In “Pomegranate” a police detective relates the particulars of the Case of the Acid Murderer, involving the discovery of a man’s acid-scarred corpse and the investigation into said man’s death.  This person, the detective learns, was Shuichi Kotono, the owner of a confectionary store that specialized in rice cakes.  Kotono was in direct competition with a like-minded establishment in the same neighborhood, owned by one Man’emon–who, to add further insult, married the woman Kotono loved.  Is Man’emon the culprit in the acid attack?  It would certainly seem so, although of course the case turns out to be far more layered than it seems initially—and also later, when the protagonist proclaims it “solved” only to find himself faced with a further unexpected wrinkle in the final ten pages.

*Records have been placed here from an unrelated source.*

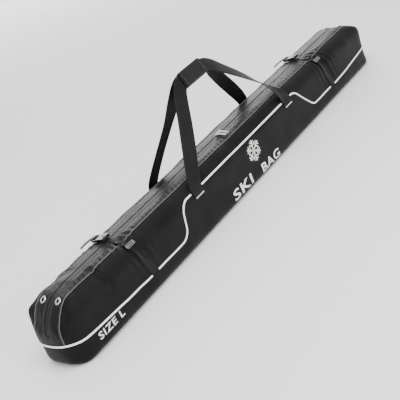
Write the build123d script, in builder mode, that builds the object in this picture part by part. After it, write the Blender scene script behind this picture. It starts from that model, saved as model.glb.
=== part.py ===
from build123d import *
import math
import os

# Long ski bag. X runs along the bag, the front is -Y, Z is up, and the origin is
# the middle of the flat bottom. All sizes are in millimetres.

# Bag shell
bag_length = 1900
bag_width = 190
bag_height = 192
wall = 3
bottom_radius = 28
side_height = 136        # the straight sides end here and the shoulders begin
gusset_width = 104       # strip with the zip, between the two seams
crown = 6                # rise of the gusset from its seams to its middle
end_reach = 130          # rounded end, along the bag
end_base = 50            # height where the rounded end begins
end_overshoot = 8        # the end's curve meets the crown at an angle, not flat
foot_radius = 44         # bottom edge of each end
plan_bulge = 64          # how far the ends stand out from their corners, seen from above
plan_margin = 4          # the outline seen from above is this much wider than the sides
end_margin = 2           # and the one seen from the front this much longer than the ends
base_length = 1828       # flat bottom panel
base_width = 144

# Seams and piping
piping_width = 6
piping_height = 1.6
piping_end_z = 76
piping_low_z = 57
piping_high_z = 157
piping_low_x = 620
near_rise = (-407, -380)  # foot and head of the S-bend on the near half
far_rise = (445, 345)
piping_bend = 28         # radius of the corners of the S-bends
seam_cord_width = 2.6
seam_cord_height = 1.5
trim_gap = 0.2           # raised trim lies this far off the fabric
cut_gap = 0.4            # trim stops this far from what crosses it
swing_room = 9           # and this far from a handle, which swings down over it

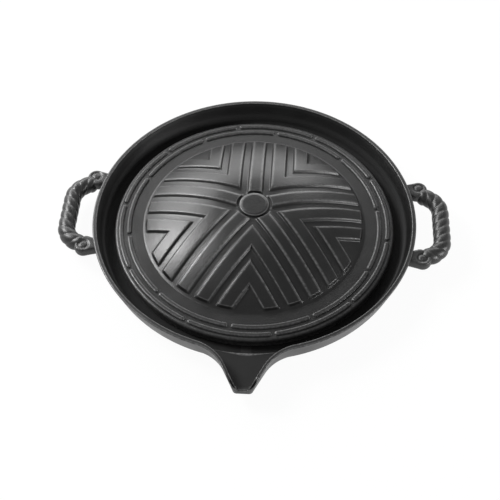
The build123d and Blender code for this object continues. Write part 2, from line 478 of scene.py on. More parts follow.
@dataclass
class Dome:
    """The ribbed dome with its boss: spokes, nested chevrons and the hollow underneath.

    A pair such as rib_side is a ramp's half run and softness. Rows and columns say where points
    lie beside the edge or the radius that they are named for.
    """

    base_height: float = 13.5
    crown_radius: float = 206.5
    crown_height: float = 27.7
    flat_height: float = 25.3
    flat_softness: float = 1.5
    foot_drop: float = 0.12
    foot_softness: float = 0.45
    foot_radius: float = 106.0
    rib_height: float = 2.3
    rib_width: float = 13.3
    groove_width: float = 7.3
    chevron_count: int = 2
    spoke_count: int = 5
    spoke_turn: float = 89.8
    rib_side: Pair = (0.72, 0.45)
    rib_side_rows: Numbers = (-1.0, -0.85, -0.7, -0.5, 0.0, 0.5, 0.7, 0.85, 1.0)
    rib_end_radius: float = 100.5
    rib_end: Pair = (0.6, 0.35)
    rib_end_columns: Numbers = (
        -2.5, -1.5, -1.1, -0.9, -0.75, -0.6, -0.4, -0.2, 0.0, 0.2, 0.4,
        0.6, 0.75, 0.9, 1.2, 1.6, 2.1, 2.6, 3.1, 3.7, 4.4,
    )
    rib_start_radius: float = 16.0
    rib_start: Pair = (0.4, 0.25)
    rib_start_columns: Numbers = (-0.7, -0.5, -0.3, -0.15, 0.0, 0.15, 0.3, 0.5, 0.9)
    boss_radius: float = 13.6
    boss_side: Pair = (0.2, 0.15)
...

The story overall is a strong one, with prose that’s thoroughly redolent of early twentieth century pulp fiction, down to the leering yet restrained descriptions (sensual detail is nonexistent, albeit very strongly implied).  The narrative admittedly feels a bit derivative, but Ranpo is quite upfront about that, with “The Purloined Letter” by Edgar Allan Poe and “Trent’s Last Case” by E.C. Bentley both explicitly referenced; I’m not entirely sure this excuses Ranpo’s borrowings, but he does at least acknowledge them.

“The Devouring Insects” is much simpler.  It’s about Masaki Aizou, a psychotically introverted loner who becomes romantically obsessed with Fuyuo Kinoshita, a beautiful young actress and former schoolmate.  Unfortunately she’s taken up with Ikeuchi, another former classmate who happens to be Masaki’s only friend.  Masaki takes to shadowing them and surreptitiously watching their lovemaking.  Eventually he snaps entirely, murdering Fuyuo and taking her corpse back to his home, where it steadily decays.  Masaki attempts to stop the decomposition, which Ranpo describes in loving detail, but when that fails he learns to live with it, consummating his love with a grotesque act of (implied) necrophilia.

The translator of these tales was the London-based Alexis Brown, who anglicized several Ranpo tales in 2019-20 (including THE SPIDER MAN and THE HUNTER OF THE GROTESQUE).  Here, as in those volumes, he does a superlative job, turning out a readable and erudite book that renders the quintessentially Asiatic flavor of Ranpo’s writing in English.  What Brown’s translations don’t do is make these tales any less dated in their narrative construction or overall attitude, but then dated content, I’d say, is an inevitability with early 20th century Japanese mystery fiction.